Now a successful jazz artist, Hagenbach said that maybe Dinah would be proud that she has achieved a successful jazz recording and touring artist career despite the lack of a music degree. She has toured the world twice as a Cultural Jazz Ambassador for the United States of America.
“Jazz is beloved around the world because like most genres, Jazz developed and evolved out of years of strife and conflict, in this case, the generational Black experience in America,” Hagenbach said. “The music and those who perform it, musically search and interpret inspiration from the sounds, moods and situations around them, in order to express release and comfort. I think people not only hear this but feel it too.”

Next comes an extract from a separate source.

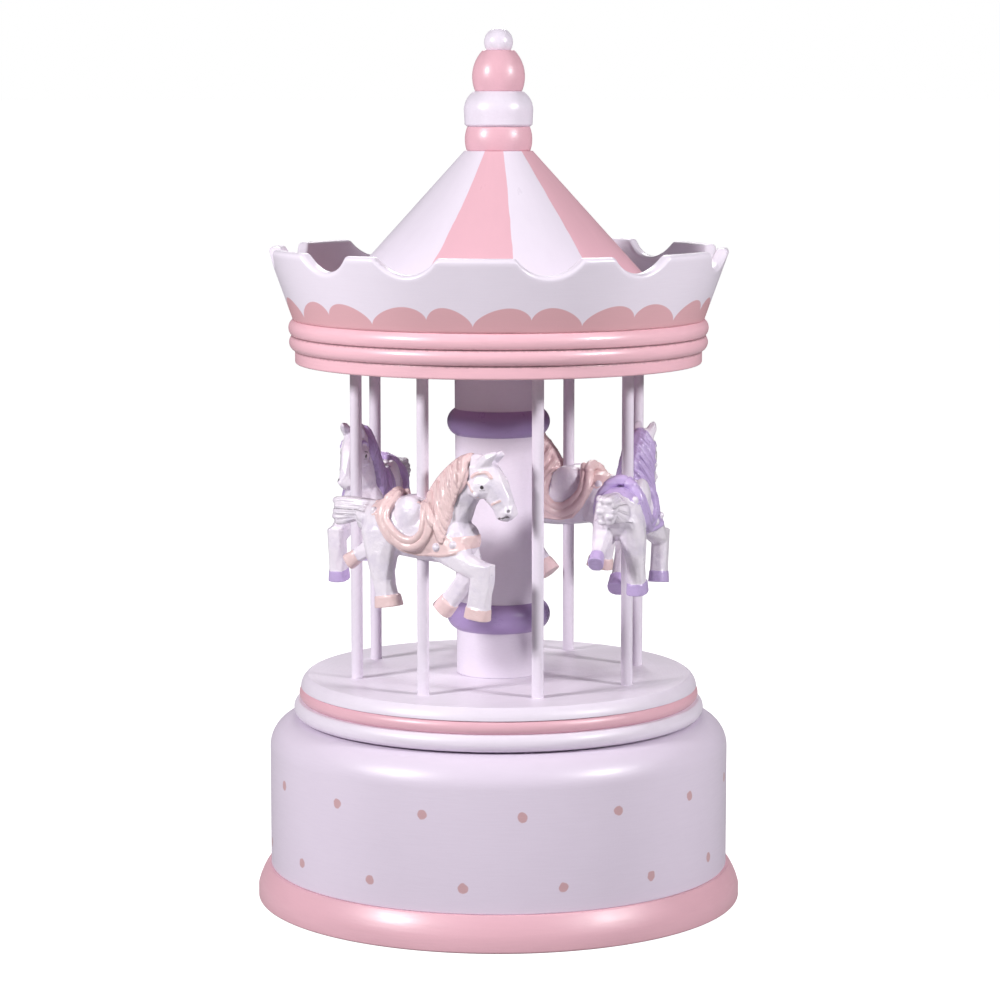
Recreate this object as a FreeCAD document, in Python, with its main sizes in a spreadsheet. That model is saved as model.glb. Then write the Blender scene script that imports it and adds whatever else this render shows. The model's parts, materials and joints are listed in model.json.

Hagenbach believes that Dinah and her community are relieved to be recognized and remembered, not only for having been buried in unmarked graves at Laurel Hill Cemetery, but that their life-stories and legacies are at last, being told, and preserved in perpetuity.
“Knowing one’s history, the good with the bad, helps us understand ourselves and each other so that we can move forward, together as a community, as a country,” Hagenbach said.
Hagenbach most admires Dinah’s entrepreneurial spirit and her ability to navigate her world, to enact change for herself, her people, and the fact that she seemed to be a bridge between Weston’s black and white residents.
When asked if she could speak with Dinah, what she would ask her, Hagenbach said, “If I could spend a bit of time with her, what wouldn’t I ask? For starters, I’d want to know who her and Thomas’s parents were, where they came from, did she have siblings or other children, and if she knew her grandparents. I’d want to learn as much about her relatives and her community as she could tell me. But also, what was life like in Weston?”